That is the conclusion reached by a study that appeared in the May 18 Annals of Internal Medicine (link).
"This study provides more evidence that efforts to create physician cost profiles are still a work in progress," said Ateev Mehrotra, MD, MPH, lead author and professor at the University of Pittsburgh School of Medicine, and researcher with the RAND Corp. "More work is needed in order to make cost profiling a meaningful tool to curb health costs."
Insurers' increasing use of cost profiling to attempt to contain expenses has long chafed physicians, and previous studies have suggested these measures can be inaccurate. For example, another paper by the same RAND researchers, in the March 18 New England Journal of Medicine, found that 22% of physicians would be misclassified in a two-tier system (link).
In the most recent paper, researchers studied the effect of 12 rules used to attribute costs when patients visited more than one physician. In an analysis of 1.1 million patients participating in one of four health plans in Massachusetts over a two-year period -- the same plans and time frame as the March study -- 91% saw more than two physicians. About 61% saw more than five.
A rule attributing the total cost of an episode of care to the physician responsible for at least 30% of related expenses and visits -- the most common formula currently used by insurers -- served as the baseline. When a different rule was used for comparison, between 17% and 61% of physicians were assigned to different cost categories.
The authors did not find that a particular formula was better than any other. Nor have they come out against this strategy for controlling health care costs. Rather, they are advocating transparency so physicians know how they are being evaluated.
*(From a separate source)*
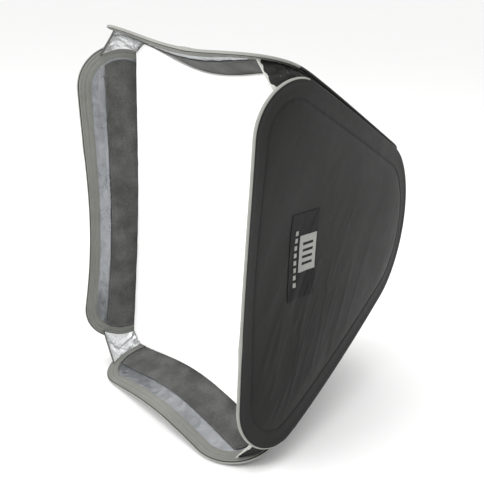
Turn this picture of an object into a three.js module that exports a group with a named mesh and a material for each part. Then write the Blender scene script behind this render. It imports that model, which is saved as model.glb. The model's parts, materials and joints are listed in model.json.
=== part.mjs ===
// Folding studio softbox: four spring-wire panels sewn corner to corner into a
// tapering box, a white diffuser held inside its mouth by hook-and-loop tape, and
// four hook-and-loop tabs round the small rear opening that grip the lamp.
//
// Frame: millimetres, +X across the mouth, +Z up, the mouth faces -Y.
// Origin: the centre of the rear opening, where the lamp sits.
import * as THREE from 'three';

// ---- Overall sizes -------------------------------------------------------------
const openingWidth = 440;        // mouth, between the corner seams
const openingHeight = 570;
const rearWidth = 140;           // rear opening, between the corner seams
const rearHeight = 182;
const bodyDepth = 420;           // mouth plane to rear plane

// ---- Hoops ---------------------------------------------------------------------
const hoopCornerRadius = 70;     // the two front corners of every hoop
const seamInset = 6;             // hoop edge to corner seam, measured along the panel
const wireDiameter = 2.1;
const wireInset = 3.8;           // hoop edge to wire centre
const ferruleLength = 20;
const ferruleWall = 0.4;
const ferruleClearance = 0.3;    // wire to ferrule bore

// ---- Edge binding and the two cloths of a panel -----------------------------------
const bindingThickness = 0.75;
const bindingHalfHeight = 2.8;   // outer half height of the folded tape
const bindingInnerLeg = 16;      // width of the tape on the inside of the panel
const bindingOuterLeg = 8;       // width of the tape on the outside
const clothInset = 6.1;          // hoop edge to the cut edge of the cloths
const clothThickness = 1.0;
const clothGap = 0.15;           // cloth face to the panel's middle surface
const clothShares = [0.82, 0.62, 0.35];    // rings of each cloth, as shares of the way from its middle

// ---- Shape the springs pull each panel into ------------------------------------------
const sideBulge = 17;            // outward curve of the tall panels at mid depth
const flatBulge = 10;            // the same for the top and bottom panels
const waveReach = 0.28;          // share of the depth over which the rim waves die away
const clothMiddle = 0.45;        // share of a panel's slope where its cloth rings meet

// ---- Points along a hoop's outline -----------------------------------------------------
const frontArcSteps = 6;
const rearArcSteps = 12;
const sideSteps = 4;
const rimSteps = 10;
const ferruleSteps = 3;          // rim corner to the wire joint, in rim steps
const gussetFrontStep = 3;       // front arc step where a gusset starts
const gussetRearSteps = 3;       // steps of the rear arc that a gusset covers

// ---- Diffuser and its hook-and-loop tape ---------------------------------------------
const loopBandStart = 42;        // rim to loop tape, down the panel
const loopBandWidth = 60;
const diffuserBandStep = 19;     // rear edge of the loop tape to the diffuser in front of it
const diffuserDepth = loopBandStart + loopBandWidth - diffuserBandStep;
const diffuserThickness = 1.0;
const diffuserClearance = 6;     // panel middle surface to the diffuser's edge
const diffuserGussetGap = 3;     // gusset seam to the start of the diffuser's cut corner
const diffuserSideSteps = 10;
const loopBandThickness = 1.0;
const loopBandLift = 2.4;        // panel middle surface to the back of the loop tape
const hookStripWidth = 16;
const hookStripThickness = 1.2;
const hookGap = 0.5;             // loop tape face to hook tape
const hookStripStep = 3;         // diffuser to the front edge of the hook tape
const tapeEndGap = 4;            // end of a tape to the edge binding

// ---- Corner gussets --------------------------------------------------------------------
const gussetLap = 8;             // hoop edge to the line where the gusset is sewn on
const gussetLift = 3.6;          // panel middle surface to the gusset
const gussetThickness = 0.8;
const gussetTapeWidth = 5;
const gussetTapeThickness = 1.6;
const gussetTapeGap = 0.4;
const gussetTapeMargin = 0.1;    // share of the free edge left bare at each end of its tape

// ---- Rear tabs -----------------------------------------------------------------------
const tabLength = 58;
const tabWidth = 38;
const tabThickness = 1.2;
const tabRearGap = 2;            // edge binding to the tab's sewn end
const tabLift = 6.4;             // panel middle surface to the tab's middle
const tabSideSag = 1;            // extra lift for the hollow that the panel's curve leaves
const hookPadLength = 40;
const hookPadWidth = 32;
const hookPadThickness = 1.0;
const hookPadGap = 0.3;
const hookPadEndGap = 6;         // free end of the tab to the pad

// ---- Label patch on the right panel --------------------------------------------------
const labelDepth = 123;          // rim to the middle of the patch, down the panel
const labelRise = 9;             // panel centre line to the middle of the patch
const labelLength = 117;
const labelWidth = 60;
const labelThickness = 0.8;
const labelLift = 2.3;
const badgeLength = 50;
const badgeWidth = 36;
const badgeThickness = 0.5;
const badgeGap = 0.35;
const badgeShift = 9;            // middle of the patch to middle of the badge, rearwards
const badgeRise = 2;

// Each panel: which way it faces, its half sizes at mouth and rear, and the shape of
// its rim. pinch pulls the middle of the rim in, wave lifts the middle against the
// ends, and lean tips one end out and the other in. ferruleSide is the end of the rim that
// the wire joint is near.
const tall = { half: openingWidth / 2, rearHalf: rearWidth / 2,
  span: openingHeight / 2, rearSpan: rearHeight / 2, bulge: sideBulge };
const flat = { half: openingHeight / 2, rearHalf: rearHeight / 2,
  span: openingWidth / 2, rearSpan: rearWidth / 2, bulge: flatBulge };
const panels = {
  right: { ...tall, outward: [1, 0, 0], along: [0, 0, 1],
    pinch: 35, wave: -16, lean: 2, ferruleSide: -1 },
  left: { ...tall, outward: [-1, 0, 0], along: [0, 0, 1],
    pinch: 12, wave: 12, lean: 11, ferruleSide: 1 },
  bottom: { ...flat, outward: [0, 0, -1], along: [1, 0, 0],
    pinch: 31, wave: -7, lean: -1, ferruleSide: 1 },
  top: { ...flat, outward: [0, 0, 1], along: [1, 0, 0],
    pinch: 35, wave: -13, lean: -5, ferruleSide: 1 },
};
for (const panel of Object.values(panels)) {
  panel.slope = Math.hypot(bodyDepth, panel.half - panel.rearHalf);
  panel.taper = Math.atan2(panel.span - panel.rearSpan, panel.slope);
}
const corners = {
  top_right: { tallSide: 'right', flatSide: 'top', tallEnd: 1, flatEnd: 1 },
  top_left: { tallSide: 'left', flatSide: 'top', tallEnd: 1, flatEnd: -1 },
  bottom_right: { tallSide: 'right', flatSide: 'bottom', tallEnd: -1, flatEnd: 1 },
  bottom_left: { tallSide: 'left', flatSide: 'bottom', tallEnd: -1, flatEnd: -1 },
};

// ---- Materials ----------------------------------------------------------------------
function fabric(color, roughness = 0.9, metalness = 0) {
  return new THREE.MeshStandardMaterial({ color, roughness, metalness });
}
const blackNylon = fabric(0x2a2a29, 0.7);
const silverCloth = fabric(0x9ea0a4, 0.4, 0.6);
const greyTape = fabric(0x7f807c);
const loopTape = fabric(0x5e5f5e, 1);
const springSteel = fabric(0x8d8f92, 0.35, 1);
const whiteCloth = fabric(0xf7f7f5, 0.85);
const blackWeb = fabric(0x1c1c1c);
const labelBlack = fabric(0x202020);
const labelGrey = fabric(0xb9b9b7);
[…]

The American Medical Association strongly opposes the use of tiered and narrow physician networks that deny patient access to or attempt to steer patients toward certain physicians based primarily on cost of care.
Some forms of profiling, however, are acceptable if they follow certain principles. These include disclosing the methods for collecting and analyzing data to relevant organizations and the physicians under review. Profiles should also be based on valid, accurate, and objective data and used primarily for educational purposes.
The Massachusetts Medical Society has sued the state's Group Insurance Commission, which purchases health coverage on behalf of many government employees, over its physician profiling program.